In a second compression step, a more conventional zip-like compression is applied, which is called Huffmann-coding. This step works on redundancy left in the data and makes up for another 20% data compression.
Therefore, a MP3 file consists of a sequence of frames, each containing 32 bit header information and an audio block, which is made of Huffman codes. In many cases this frame is 1152 bytes long.
Watermarking techniques
There are several ways to embed the secret information into a music file. The technique to use depends on differerent criteria, like perceptual transparency, watermark bit rate, robustness, security, and computation cost. By deciding how to weight those criteria, certain algorithms pop up, while others don’t match those criteria.

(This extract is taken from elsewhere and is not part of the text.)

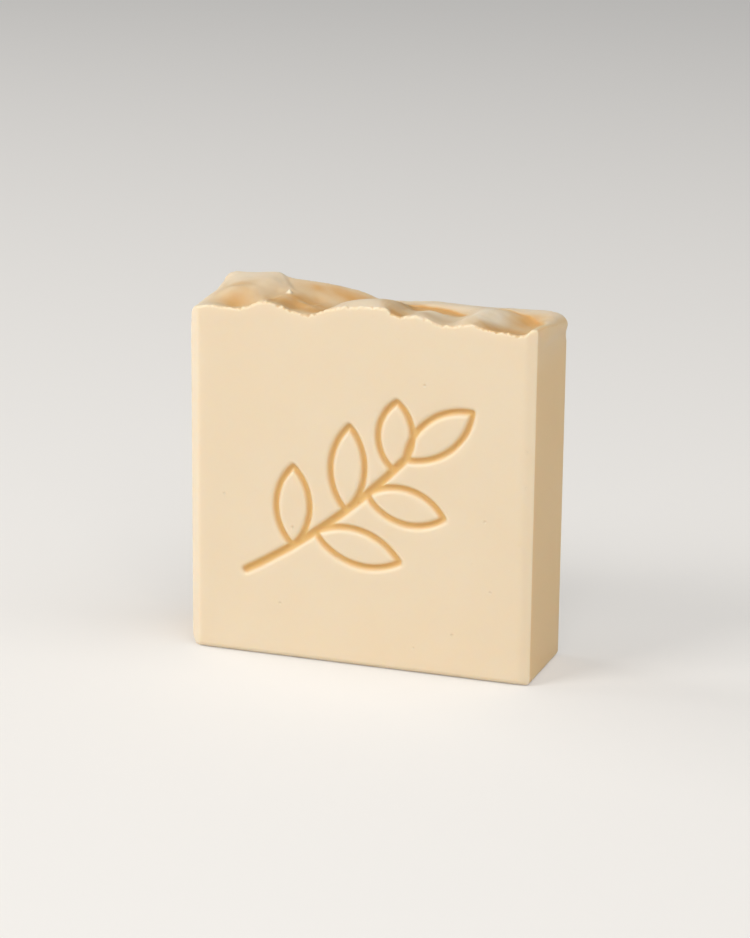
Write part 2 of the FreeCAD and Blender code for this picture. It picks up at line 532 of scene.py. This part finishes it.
@dataclass
class SpoonedTop:
    """The spoon's fine marks on the poured top, beyond the solid's own swells, and the painted shade in its
    hollows.

    All sizes are in millimetres. The chips lie along the front edge, where the knife left it rough.
    """

    lips: tuple[Lip, ...] = (
        # The plateau's right end
        Lip(((-19.4, 3.4), (-20.4, 5.0), (-22.8, 8.3), (-25.2, 11.6), (-27.5, 14.8)),
            rise=0.45, drop=0.1, high_reach=2.4, low_reach=1.2, edge_width=0.7),
        # The front bump's edge over the deep hollow
        Lip(((-19.6, -12.5), (-20.8, -7.0), (-21.0, -3.5), (-19.6, 0.8)),
            rise=0.25, drop=0.35, high_reach=1.2, low_reach=1.4, edge_width=0.8),
        # The right end of the long swell
        Lip(((8.0, -12.3), (5.6, -9.8), (3.8, -7.4), (2.6, -4.6), (2.0, -1.0)),
            rise=0.0, drop=0.0, high_reach=1.2, low_reach=1.6, edge_width=0.8, low_shade=0.3, low_shade_reach=1.6),
        # The low rim along the back
        Lip(((4.0, 6.4), (6.5, 5.9), (10.7, 5.8), (14.2, 5.2), (17.4, 3.2), (19.4, 1.2)),
            rise=0.05, drop=0.35, high_reach=3.0, low_reach=1.2, edge_width=0.25, low_shade=0.9, low_shade_reach=1.3),
        # The lip round the large hollow on the right
        Lip(((22.5, 8.6), (26.0, 8.2), (30.5, 6.6), (33.8, 3.2), (36.0, -1.6), (36.4, -6.0)),
            rise=0.05, drop=0.3, high_reach=2.0, low_reach=1.4, edge_width=0.25, low_shade=0.7, low_shade_reach=0.9),
    )
    dabs: tuple[Dab, ...] = (
        # The plateau's near corner
        Dab((-24.6, 5.0), 3.6, 2.6, -50.0, 0.4),
        # The nib on the ridge, and the small mound in the deep hollow
        Dab((-20.0, 1.9), 0.9, 0.35, 115.0, 0.8),
        Dab((-14.4, -3.4), 3.4, 1.3, -45.0, 0.55),
        Dab((-12.9, 1.9), 3.0, 1.8, -40.0, -0.45),
        Dab((-18.2, -6.2), 2.0, 2.6, 0.0, -0.2),
        # The valley behind the bump, and the dimple over it
        Dab((-28.4, -6.5), 3.6, 1.6, 80.0, -0.3),
        Dab((-31.4, 0.4), 1.4, 1.0, 30.0, -0.3),
        # The hollows on the right
        Dab((7.4, -5.5), 2.4, 3.4, 0.0, 0.5),
        Dab((7.4, -1.2), 2.2, 2.4, 0.0, 0.35),
        Dab((9.0, -8.5), 1.5, 2.6, 0.0, -0.3),
        Dab((13.0, -1.6), 3.0, 2.2, 0.0, 0.45),
        Dab((32.6, 3.4), 3.4, 2.8, -30.0, -0.6),
    )
    # Patches of painted shade in the hollows of the top: the height of each is its share of the way to brown
    golden_shade: tuple[Dab, ...] = (
        # The deep hollow: its front, its dark middle, and the long slope behind it
        Dab((-17.4, -5.4), 5.8, 4.4, 75.0, 1.0),
        Dab((-20.8, -5.0), 3.0, 2.0, 75.0, 0.3),
        Dab((-13.0, 0.6), 6.5, 2.8, -32.0, 0.35),
        Dab((-17.6, 0.6), 2.2, 1.4, -30.0, 0.35),
        Dab((-11.5, -3.0), 2.6, 1.6, -20.0, 0.35),
        Dab((-15.5, -2.0), 1.8, 1.2, -30.0, -0.3),
        Dab((-16.6, 7.9), 2.6, 2.0, 0.0, 0.3),
        Dab((-9.6, -7.6), 4.0, 2.6, 0.0, 0.7),
        Dab((-11.0, 8.0), 8.0, 3.2, -12.0, 0.55),
        Dab((-1.0, 6.0), 8.0, 3.0, -8.0, 0.6),
        # The nib stays pale
        Dab((-20.0, 1.9), 1.0, 0.5, 115.0, -1.4),
        # The valley behind the front bump, and the dimple
        Dab((-29.0, -4.4), 8.0, 3.0, 80.0, 0.42),
        Dab((-31.2, 0.6), 3.0, 1.8, 20.0, 0.3),
        # The notch, the band behind it and the small mound's shade
        Dab((5.6, -6.5), 3.8, 2.2, -60.0, 0.3),
        Dab((8.0, -10.4), 2.5, 1.8, 0.0, 0.4),
        Dab((6.4, -1.3), 2.6, 2.2, 0.0, 0.45),
        Dab((7.4, 3.8), 4.5, 2.0, -15.0, 0.6),
        Dab((14.4, 3.8), 3.0, 1.4, -25.0, 0.7),
        Dab((12.6, -7.4), 5.5, 2.6, 0.0, 0.25),
        Dab((13.0, -2.0), 3.2, 2.2, 0.0, -0.2),
        # The large hollow on the right: its front edge and its far end
        Dab((30.2, -8.6), 6.5, 3.2, 8.0, 0.9),
        Dab((31.0, 1.6), 6.0, 4.0, -30.0, 0.5),
        Dab((32.0, 5.0), 3.6, 2.4, -20.0, 0.45),
        Dab((29.5, -4.4), 2.6, 2.0, 0.0, 0.2),
        Dab((25.4, -0.8), 3.4, 5.4, 0.0, -0.45),
    )
    # A little painted shade over the whole top
    shade_all_over: float = 0.13
    # The painted shade is streaked along the spoon's strokes
    streak_share: float = 0.35
    streak_reach: float = 1.7
    streak_stretch: float = 2.6
    streak_turn: float = -24.0
    streak_seed: float = 23.0
    chip_height: float = 0.55
    chip_reach: float = 1.3
    chip_depth: float = 0.8
    chip_seed: float = 11.0
    small_chip_share: float = 0.6
    small_chip_reach: float = 0.65
    small_chip_seed: float = 17.0
    ripple_height: float = 0.07
    ripple_reach: float = 2.2
    ripple_seed: float = 3.0

    def lift(self, x: np.ndarray, y: np.ndarray, front: float) -> np.ndarray:
        """Works out how far the marks lift the pour at each place.

        Args:
            x: places right of the middle.
            y: places behind the middle.
            front: where the front face lies.

        Returns:
            The lift at each place.
        """
        total = np.zeros(x.shape)
        for mark in self.lips + self.dabs:
            total += mark.lift(x, y)
        nothing = np.zeros(x.shape)
        seen_from_above = np.column_stack((x, y, nothing))
        total += self.ripple_height * ripple(seen_from_above, self.ripple_reach, self.ripple_seed)
        along_front = np.column_stack((x, nothing, nothing))
        chips = ripple(along_front, self.chip_reach, self.chip_seed)
        chips += self.small_chip_share * ripple(along_front, self.small_chip_reach, self.small_chip_seed)
        total += self.chip_height * chips * np.exp(-(((y - front) / self.chip_depth) ** 2))
        return total

    def depth(self, x: np.ndarray, y: np.ndarray) -> np.ndarray:
        """Works out how much painted shade, from cream to brown, each place of the top gets.

        Args:
            x: places right of the middle.
            y: places behind the middle.

        Returns:
            The share of the painted shade, from cream to brown, at each place.
        """
        total = sum(patch.lift(x, y) for patch in self.golden_shade)
        along, across = along_and_across(x, y, self.streak_turn)
        strokes = np.column_stack((along / self.streak_stretch, across, np.zeros(x.shape)))
        streaks = ripple(strokes, self.streak_reach, self.streak_seed)
        total *= 1.0 + self.streak_share * streaks
        return self.shade_all_over + total + sum(lip.depth(x, y) for lip in self.lips)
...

One heavy criterium may for example be the need to keep the watermark even after a certain number of re-encoding or even digital-analog-digital transfer processes. To apply with that, a algorithm must hide the information deeply inside the sound data, which can easily lead to perceptable artifacts. The same is true for a huge number of bytes to be hidden.
But if , one the hander, one just wants to embed information on the receiver of a 320″, there’s no need to use one of those bulletproof, computational complex methods. Instead, changing the least significant bit (LSB) of certain elements in the data stream to store fragments of the secret text is a sound way, and there’s a number of (free) implementations.
All these methods, however, share one drawback, as they need to take action during the encoding process. There’s no (simple) way to embed data into an mp3 without re-encoding, because of the two-fold compression used and stored in the file. If you’d mess around with the Huffman codes, you’d generate seriously perceptable artifacts.
Consequently, to embed a watermark on the fly, like before sending a 320″ over AIM, you have to re-encode the original WAV. On modern computers this shouldn’t be much of a concern, taking just about 10 seconds.
And just to let you know: We do use watermarking! Hope you do so, too, soon!